For women, 83 per cent of claims were for cancer and, of these, 59 per cent were for breast cancer. That’s compared with 54 per cent of males claiming for cancer.

By way of contrast, some 34 per cent of men claimed for heart disease and just 11 per cent of women put a claim in for heart disease.

“A person suffering from one of the four main critical illnesses has a nearly 50 per cent chance of surviving for up to 10 years beyond the critical incident,”4 said Mr Jennings. “So you should be thinking about your own quality of life during the time you are sick or otherwise incapacitated – how are you going to pay your mortgage, take care of your children, and cover your expenses during any period of reduced working capacity.

“A lump sum benefit can make a real difference in meeting the regular expense, along with any additional medical costs.”

“The diagnosis of a serious illness is devastating in any circumstances, but the burden will be far greater if your financial security is also put at risk,” said Mr Jennings. “Although 1-in-4 men and 1-in-5 women will suffer a serious illness before age 65,5 current survival rates mean that many patients go on to make a full recovery and enjoy a good quality of life.”

The cost of cover is affected by a range of variables including age, gender, occupation, general health, lifestyle habits, the sum insured, and the events or diseases covered. As an indication, a non-smoking, 42-year old female, in good health wanting trauma insurance coverage up to $250,000, could expect to pay a monthly premium of anywhere from $65 to $105.

Case study - Good advice and trauma cover

Roger agreed to have an adviser look over his current insurance cover for his borrowings to see if, firstly, he had sufficient cover and, secondly, if he could get a better deal. This proved to be a very beneficial first step and led to him taking out a new policy.
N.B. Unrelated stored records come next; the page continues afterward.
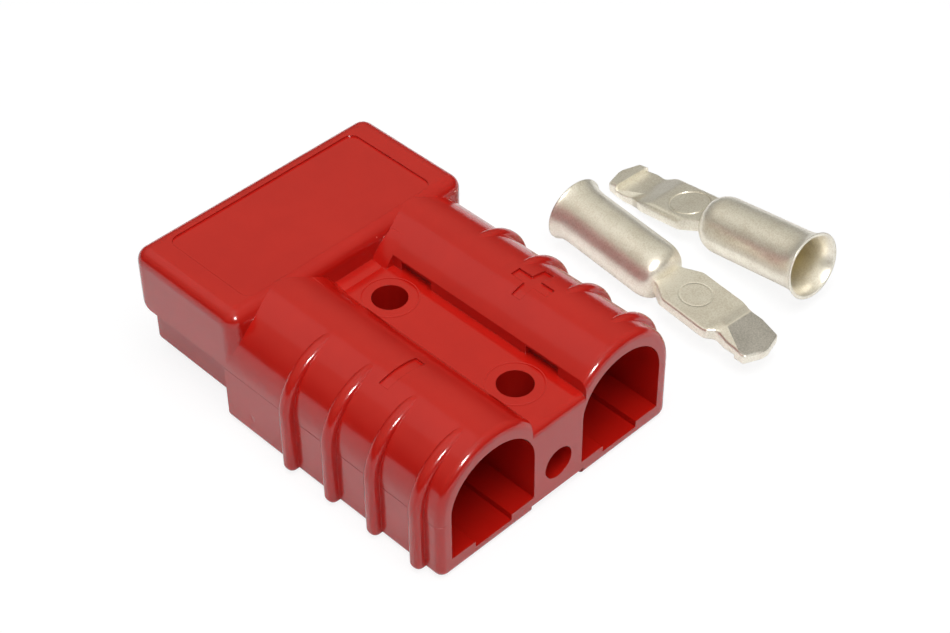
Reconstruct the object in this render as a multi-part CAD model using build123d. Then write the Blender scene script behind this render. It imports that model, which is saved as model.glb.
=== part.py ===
from build123d import *
import os
from math import atan2, degrees

# Genderless two-pole power connector, 50 A size, shown as it is sold: one moulded housing with its
# two leaf springs, and two crimp contacts that lie beside it. Millimetres, +Z up.
# +Y is the mating direction. Heights are given from the underside. The parts are then exported with
# the origin on the mating plane, at half the height, midway between the two mounting holes.

# overall moulding
length = 47.6              # rear face to front of the hood
body_width = 34.0          # across both barrels, without the ribs
height = 15.6
hole_pitch = 18.8          # between the two mounting holes
rear_margin = 6.3          # rear face to the rear mounting hole
hood_length = 16.8         # the hood's own length
mating_depth = 14.7        # how far a mating half goes in

# barrels that hold the wires
barrel_arch = 7.4          # rise of its arched top
side_wall = 1.65
web_wall = 1.55            # between a mounting hole and the wire entry beside it
crown_wall = 1.9
entry_floor = 2.2          # the two ledges in the wire entry
entry_trough = 0.8         # the trough between the ledges, below them
trough_width = 5.2
end_wall = 3.9             # between the wire entry and the mating space
rim_round = 0.9
foot_gap = 3.9             # half width of the flat web between the barrels
base_round = 1.2

# web between the barrels
web_top = 11.8
mount_hole = 4.0
notch_length = 4.6         # pocket in the barrel's foot beside each hole, for a screw head
notch_depth = 0.65
notch_top = 13.0
under_groove_depth = 1.1
rear_hole = 3.9            # blind hole for a clamp screw
rear_hole_z = 4.8
rear_hole_depth = 3.5
ramp_length = 1.5          # low ramp where the web runs into the hood
ramp_rise = 0.3
flare = 0.4                # how much the barrels' inner flanks widen at the hood
flare_length = 2.1

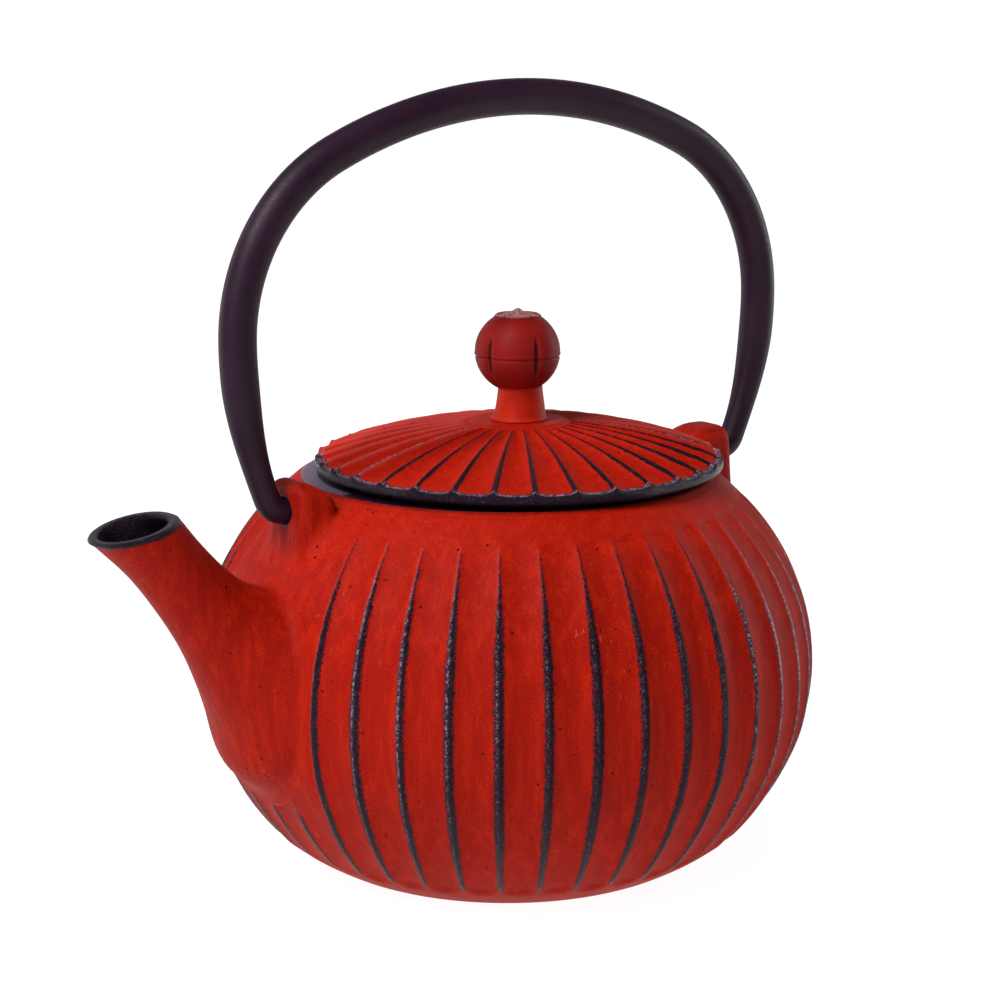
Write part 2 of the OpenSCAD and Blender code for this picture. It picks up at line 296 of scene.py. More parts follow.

It turned out that he didn’t have sufficient insurance if he died to cover all of his borrowings, plus he had no trauma or income protection policies. When he saw the quote and how little more it would cost to more than fully cover his borrowings, as well as cover for any potential trauma or loss of income, he was very happy.

The new premiums were not a lot more than what he was paying, and for a fraction of the cover. Roger was pleased he took this policy out as, six months’ later, he was diagnosed with operable cancer. He had to be off work for a number of weeks to undergo a course of chemo/radio therapy and then have surgery with further recovery time.

Thanks to the policies, he received the one-off trauma payment to offset the ongoing loss of income. This meant he could recover without the burden of the financial pressure on him and his family. Though there was the usual paperwork involved in claiming, it was a smooth process in dealing with the insurance company.